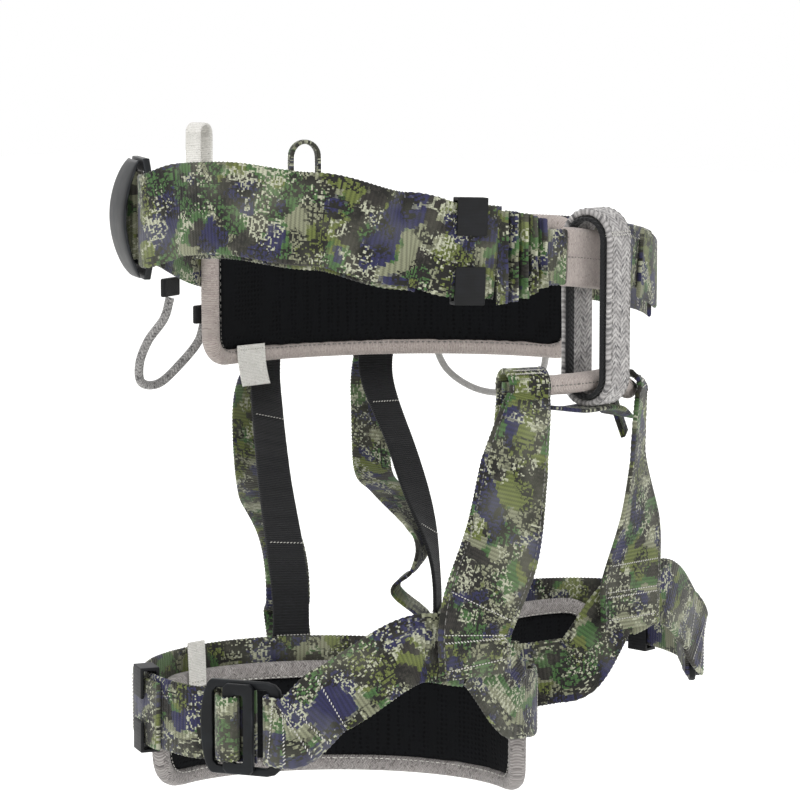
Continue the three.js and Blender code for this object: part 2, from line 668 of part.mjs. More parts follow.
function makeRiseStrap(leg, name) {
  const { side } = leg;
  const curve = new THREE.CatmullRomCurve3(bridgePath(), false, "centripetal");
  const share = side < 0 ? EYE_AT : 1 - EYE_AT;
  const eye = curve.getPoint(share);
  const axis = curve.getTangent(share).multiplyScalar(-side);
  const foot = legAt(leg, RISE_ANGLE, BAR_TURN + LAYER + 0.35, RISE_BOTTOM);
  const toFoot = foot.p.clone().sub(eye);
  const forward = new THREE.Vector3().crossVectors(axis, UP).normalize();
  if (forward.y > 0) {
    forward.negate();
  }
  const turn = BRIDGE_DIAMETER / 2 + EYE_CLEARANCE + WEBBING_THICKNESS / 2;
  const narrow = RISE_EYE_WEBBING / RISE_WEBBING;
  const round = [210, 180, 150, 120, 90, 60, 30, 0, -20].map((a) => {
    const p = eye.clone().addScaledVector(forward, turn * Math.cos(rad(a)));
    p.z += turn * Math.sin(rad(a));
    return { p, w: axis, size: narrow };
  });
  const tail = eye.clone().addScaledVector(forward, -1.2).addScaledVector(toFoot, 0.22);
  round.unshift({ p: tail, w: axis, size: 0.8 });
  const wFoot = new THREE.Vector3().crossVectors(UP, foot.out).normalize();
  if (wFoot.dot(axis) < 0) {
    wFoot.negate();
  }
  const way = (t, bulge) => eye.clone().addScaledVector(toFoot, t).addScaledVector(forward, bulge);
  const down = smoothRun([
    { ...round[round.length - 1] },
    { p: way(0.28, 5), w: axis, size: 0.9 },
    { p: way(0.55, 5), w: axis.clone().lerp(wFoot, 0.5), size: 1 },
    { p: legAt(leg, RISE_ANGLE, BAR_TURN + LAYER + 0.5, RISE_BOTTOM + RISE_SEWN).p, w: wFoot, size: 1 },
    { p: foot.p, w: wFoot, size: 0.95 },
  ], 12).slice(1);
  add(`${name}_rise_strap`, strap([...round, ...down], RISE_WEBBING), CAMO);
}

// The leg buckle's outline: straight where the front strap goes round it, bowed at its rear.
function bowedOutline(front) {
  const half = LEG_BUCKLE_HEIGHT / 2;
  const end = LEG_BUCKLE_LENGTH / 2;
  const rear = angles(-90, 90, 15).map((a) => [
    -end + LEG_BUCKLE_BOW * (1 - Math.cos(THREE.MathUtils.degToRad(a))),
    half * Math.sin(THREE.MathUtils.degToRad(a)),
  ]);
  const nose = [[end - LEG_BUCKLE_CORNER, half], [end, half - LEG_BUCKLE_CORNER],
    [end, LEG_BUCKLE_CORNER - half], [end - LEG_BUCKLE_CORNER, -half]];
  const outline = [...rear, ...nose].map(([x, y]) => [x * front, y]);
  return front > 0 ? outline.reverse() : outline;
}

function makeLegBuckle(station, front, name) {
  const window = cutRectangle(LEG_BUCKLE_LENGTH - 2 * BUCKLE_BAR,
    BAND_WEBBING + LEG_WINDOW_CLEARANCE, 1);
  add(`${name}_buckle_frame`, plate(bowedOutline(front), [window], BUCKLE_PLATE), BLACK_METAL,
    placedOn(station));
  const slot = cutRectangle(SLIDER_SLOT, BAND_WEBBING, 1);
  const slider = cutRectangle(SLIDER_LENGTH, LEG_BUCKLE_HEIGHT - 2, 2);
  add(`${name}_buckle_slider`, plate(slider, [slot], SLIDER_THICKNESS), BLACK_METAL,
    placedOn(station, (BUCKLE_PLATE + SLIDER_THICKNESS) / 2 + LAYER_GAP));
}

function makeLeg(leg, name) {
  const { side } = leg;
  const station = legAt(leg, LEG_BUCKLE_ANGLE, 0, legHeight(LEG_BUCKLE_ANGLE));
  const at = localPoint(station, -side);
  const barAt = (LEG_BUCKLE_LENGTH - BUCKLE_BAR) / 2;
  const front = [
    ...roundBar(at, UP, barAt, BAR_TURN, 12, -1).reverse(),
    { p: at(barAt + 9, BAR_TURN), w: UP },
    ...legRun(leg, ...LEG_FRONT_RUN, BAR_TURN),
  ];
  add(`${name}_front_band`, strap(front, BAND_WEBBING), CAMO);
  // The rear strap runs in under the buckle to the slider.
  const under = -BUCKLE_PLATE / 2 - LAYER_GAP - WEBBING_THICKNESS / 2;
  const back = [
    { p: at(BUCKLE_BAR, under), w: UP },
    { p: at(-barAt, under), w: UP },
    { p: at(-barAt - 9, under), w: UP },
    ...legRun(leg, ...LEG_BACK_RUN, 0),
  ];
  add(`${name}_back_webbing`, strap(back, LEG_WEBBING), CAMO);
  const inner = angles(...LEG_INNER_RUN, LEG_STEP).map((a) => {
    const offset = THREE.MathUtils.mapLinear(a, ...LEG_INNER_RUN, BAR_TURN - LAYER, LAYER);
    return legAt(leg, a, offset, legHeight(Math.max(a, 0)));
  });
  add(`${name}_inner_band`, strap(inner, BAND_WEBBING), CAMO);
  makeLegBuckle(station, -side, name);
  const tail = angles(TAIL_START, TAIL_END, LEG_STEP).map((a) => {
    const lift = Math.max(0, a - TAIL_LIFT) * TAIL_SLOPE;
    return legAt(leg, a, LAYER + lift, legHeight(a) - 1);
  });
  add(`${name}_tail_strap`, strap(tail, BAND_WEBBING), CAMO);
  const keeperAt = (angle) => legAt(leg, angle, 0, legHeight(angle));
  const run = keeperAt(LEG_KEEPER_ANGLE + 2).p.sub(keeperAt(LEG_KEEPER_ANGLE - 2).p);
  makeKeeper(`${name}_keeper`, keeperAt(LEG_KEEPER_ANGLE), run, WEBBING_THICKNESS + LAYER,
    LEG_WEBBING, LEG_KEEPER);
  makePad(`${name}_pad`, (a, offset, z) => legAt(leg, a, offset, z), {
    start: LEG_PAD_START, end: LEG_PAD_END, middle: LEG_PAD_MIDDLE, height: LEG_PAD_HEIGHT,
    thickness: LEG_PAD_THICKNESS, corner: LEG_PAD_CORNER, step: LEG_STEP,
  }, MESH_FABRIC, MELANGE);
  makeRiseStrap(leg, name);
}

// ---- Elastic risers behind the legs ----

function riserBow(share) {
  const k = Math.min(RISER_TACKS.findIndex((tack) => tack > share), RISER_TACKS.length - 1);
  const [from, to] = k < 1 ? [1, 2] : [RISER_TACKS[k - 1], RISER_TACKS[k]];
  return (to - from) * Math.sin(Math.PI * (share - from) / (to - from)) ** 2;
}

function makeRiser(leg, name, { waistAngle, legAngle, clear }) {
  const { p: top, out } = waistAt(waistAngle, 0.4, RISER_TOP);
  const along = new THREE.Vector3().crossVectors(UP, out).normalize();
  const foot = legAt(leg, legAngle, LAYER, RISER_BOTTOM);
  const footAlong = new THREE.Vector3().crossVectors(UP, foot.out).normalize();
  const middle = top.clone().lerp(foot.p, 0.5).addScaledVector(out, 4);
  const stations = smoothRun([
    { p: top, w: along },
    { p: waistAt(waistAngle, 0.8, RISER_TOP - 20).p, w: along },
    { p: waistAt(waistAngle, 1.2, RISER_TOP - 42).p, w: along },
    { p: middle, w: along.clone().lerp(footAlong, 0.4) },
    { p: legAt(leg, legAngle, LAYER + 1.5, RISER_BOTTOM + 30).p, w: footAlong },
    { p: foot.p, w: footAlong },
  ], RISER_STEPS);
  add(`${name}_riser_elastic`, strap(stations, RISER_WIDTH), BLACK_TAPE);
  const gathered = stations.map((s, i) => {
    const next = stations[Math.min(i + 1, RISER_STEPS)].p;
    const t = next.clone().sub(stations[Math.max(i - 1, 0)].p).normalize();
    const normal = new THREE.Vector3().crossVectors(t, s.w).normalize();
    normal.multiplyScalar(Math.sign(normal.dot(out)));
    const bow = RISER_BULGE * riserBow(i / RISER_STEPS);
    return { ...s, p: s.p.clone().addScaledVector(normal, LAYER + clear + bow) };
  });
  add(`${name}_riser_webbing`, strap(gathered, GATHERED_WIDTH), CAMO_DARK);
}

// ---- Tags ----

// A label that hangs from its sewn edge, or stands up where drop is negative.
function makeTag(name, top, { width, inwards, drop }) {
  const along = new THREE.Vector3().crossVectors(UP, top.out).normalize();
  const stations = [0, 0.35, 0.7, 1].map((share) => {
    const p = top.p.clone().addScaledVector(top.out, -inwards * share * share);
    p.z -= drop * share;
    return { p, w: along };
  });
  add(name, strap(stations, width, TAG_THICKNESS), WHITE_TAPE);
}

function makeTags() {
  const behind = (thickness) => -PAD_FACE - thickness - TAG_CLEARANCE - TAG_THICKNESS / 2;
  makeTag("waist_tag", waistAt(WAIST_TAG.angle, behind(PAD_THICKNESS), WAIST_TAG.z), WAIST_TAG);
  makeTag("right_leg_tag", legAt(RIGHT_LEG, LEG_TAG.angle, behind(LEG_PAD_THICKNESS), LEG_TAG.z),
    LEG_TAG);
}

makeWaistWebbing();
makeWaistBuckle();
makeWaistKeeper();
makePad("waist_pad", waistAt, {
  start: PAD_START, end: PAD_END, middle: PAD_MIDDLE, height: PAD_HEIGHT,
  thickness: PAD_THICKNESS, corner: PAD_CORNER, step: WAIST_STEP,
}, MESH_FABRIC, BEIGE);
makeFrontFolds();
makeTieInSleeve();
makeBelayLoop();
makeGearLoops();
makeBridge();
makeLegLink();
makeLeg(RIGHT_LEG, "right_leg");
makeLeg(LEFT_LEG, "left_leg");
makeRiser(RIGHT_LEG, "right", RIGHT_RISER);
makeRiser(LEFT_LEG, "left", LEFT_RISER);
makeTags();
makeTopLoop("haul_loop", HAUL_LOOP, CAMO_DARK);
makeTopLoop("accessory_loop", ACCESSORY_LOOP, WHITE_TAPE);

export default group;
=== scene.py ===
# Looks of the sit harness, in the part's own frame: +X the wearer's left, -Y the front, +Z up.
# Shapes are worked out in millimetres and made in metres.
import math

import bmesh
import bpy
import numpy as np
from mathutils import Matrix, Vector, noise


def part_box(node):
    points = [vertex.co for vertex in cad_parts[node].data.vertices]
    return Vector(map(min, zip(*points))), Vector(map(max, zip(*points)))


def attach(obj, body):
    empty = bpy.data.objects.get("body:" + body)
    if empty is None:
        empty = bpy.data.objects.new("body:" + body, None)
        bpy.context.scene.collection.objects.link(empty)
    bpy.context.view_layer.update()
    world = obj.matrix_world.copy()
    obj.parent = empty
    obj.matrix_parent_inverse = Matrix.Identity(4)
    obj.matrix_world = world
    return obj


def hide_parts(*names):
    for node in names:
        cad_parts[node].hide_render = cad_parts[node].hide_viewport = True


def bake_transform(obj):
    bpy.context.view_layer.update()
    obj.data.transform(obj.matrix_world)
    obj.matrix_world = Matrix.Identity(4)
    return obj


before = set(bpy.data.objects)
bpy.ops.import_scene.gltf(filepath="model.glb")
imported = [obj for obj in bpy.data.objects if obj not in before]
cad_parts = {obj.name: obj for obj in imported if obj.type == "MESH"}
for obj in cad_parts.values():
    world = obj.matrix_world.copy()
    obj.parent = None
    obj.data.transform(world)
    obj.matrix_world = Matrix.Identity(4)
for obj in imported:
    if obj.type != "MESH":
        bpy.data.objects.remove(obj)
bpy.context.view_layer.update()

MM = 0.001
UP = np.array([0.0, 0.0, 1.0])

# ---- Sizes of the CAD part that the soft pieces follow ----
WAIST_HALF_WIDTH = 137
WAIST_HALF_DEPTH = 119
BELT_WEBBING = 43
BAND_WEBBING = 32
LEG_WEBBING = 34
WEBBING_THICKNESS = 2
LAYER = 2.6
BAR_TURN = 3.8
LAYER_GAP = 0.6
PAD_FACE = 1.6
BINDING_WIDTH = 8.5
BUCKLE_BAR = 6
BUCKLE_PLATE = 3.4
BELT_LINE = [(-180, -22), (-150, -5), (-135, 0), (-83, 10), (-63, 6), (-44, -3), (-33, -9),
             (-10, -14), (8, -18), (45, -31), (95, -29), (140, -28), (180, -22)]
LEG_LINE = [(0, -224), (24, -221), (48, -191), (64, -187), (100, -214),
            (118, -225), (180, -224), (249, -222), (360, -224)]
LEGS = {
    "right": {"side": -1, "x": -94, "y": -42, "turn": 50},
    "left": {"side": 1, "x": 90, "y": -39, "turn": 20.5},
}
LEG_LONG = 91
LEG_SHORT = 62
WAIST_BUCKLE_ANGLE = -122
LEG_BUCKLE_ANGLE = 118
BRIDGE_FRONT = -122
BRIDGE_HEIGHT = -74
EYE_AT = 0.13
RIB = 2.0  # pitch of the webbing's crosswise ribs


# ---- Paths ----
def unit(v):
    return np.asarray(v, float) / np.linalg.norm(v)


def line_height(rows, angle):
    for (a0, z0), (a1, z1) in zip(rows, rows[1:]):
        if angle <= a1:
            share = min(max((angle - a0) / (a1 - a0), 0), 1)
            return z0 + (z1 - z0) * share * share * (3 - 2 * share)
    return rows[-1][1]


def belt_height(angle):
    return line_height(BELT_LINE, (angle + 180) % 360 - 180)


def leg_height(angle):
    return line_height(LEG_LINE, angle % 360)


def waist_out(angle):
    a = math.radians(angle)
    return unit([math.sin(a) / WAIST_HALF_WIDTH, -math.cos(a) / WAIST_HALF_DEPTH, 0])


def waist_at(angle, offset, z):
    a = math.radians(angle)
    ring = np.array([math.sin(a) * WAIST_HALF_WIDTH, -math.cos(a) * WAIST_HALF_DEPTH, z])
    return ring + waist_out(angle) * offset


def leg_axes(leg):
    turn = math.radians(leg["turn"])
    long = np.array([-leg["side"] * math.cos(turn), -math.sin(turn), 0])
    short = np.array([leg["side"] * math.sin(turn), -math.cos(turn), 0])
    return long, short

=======

→ What the exercise asks
The required output is an exact reproduction of the lines starting at the one that contains "makeWaistWebbing();" and ending at the one that contains "obj.matrix_world = world". Both boundary lines belong to it.

→ Exercise output
makeWaistWebbing();
makeWaistBuckle();
makeWaistKeeper();
makePad("waist_pad", waistAt, {
  start: PAD_START, end: PAD_END, middle: PAD_MIDDLE, height: PAD_HEIGHT,
  thickness: PAD_THICKNESS, corner: PAD_CORNER, step: WAIST_STEP,
}, MESH_FABRIC, BEIGE);
makeFrontFolds();
makeTieInSleeve();
makeBelayLoop();
makeGearLoops();
makeBridge();
makeLegLink();
makeLeg(RIGHT_LEG, "right_leg");
makeLeg(LEFT_LEG, "left_leg");
makeRiser(RIGHT_LEG, "right", RIGHT_RISER);
makeRiser(LEFT_LEG, "left", LEFT_RISER);
makeTags();
makeTopLoop("haul_loop", HAUL_LOOP, CAMO_DARK);
makeTopLoop("accessory_loop", ACCESSORY_LOOP, WHITE_TAPE);

export default group;
=== scene.py ===
# Looks of the sit harness, in the part's own frame: +X the wearer's left, -Y the front, +Z up.
# Shapes are worked out in millimetres and made in metres.
import math

import bmesh
import bpy
import numpy as np
from mathutils import Matrix, Vector, noise


def part_box(node):
    points = [vertex.co for vertex in cad_parts[node].data.vertices]
    return Vector(map(min, zip(*points))), Vector(map(max, zip(*points)))


def attach(obj, body):
    empty = bpy.data.objects.get("body:" + body)
    if empty is None:
        empty = bpy.data.objects.new("body:" + body, None)
        bpy.context.scene.collection.objects.link(empty)
    bpy.context.view_layer.update()
    world = obj.matrix_world.copy()
    obj.parent = empty
    obj.matrix_parent_inverse = Matrix.Identity(4)
    obj.matrix_world = world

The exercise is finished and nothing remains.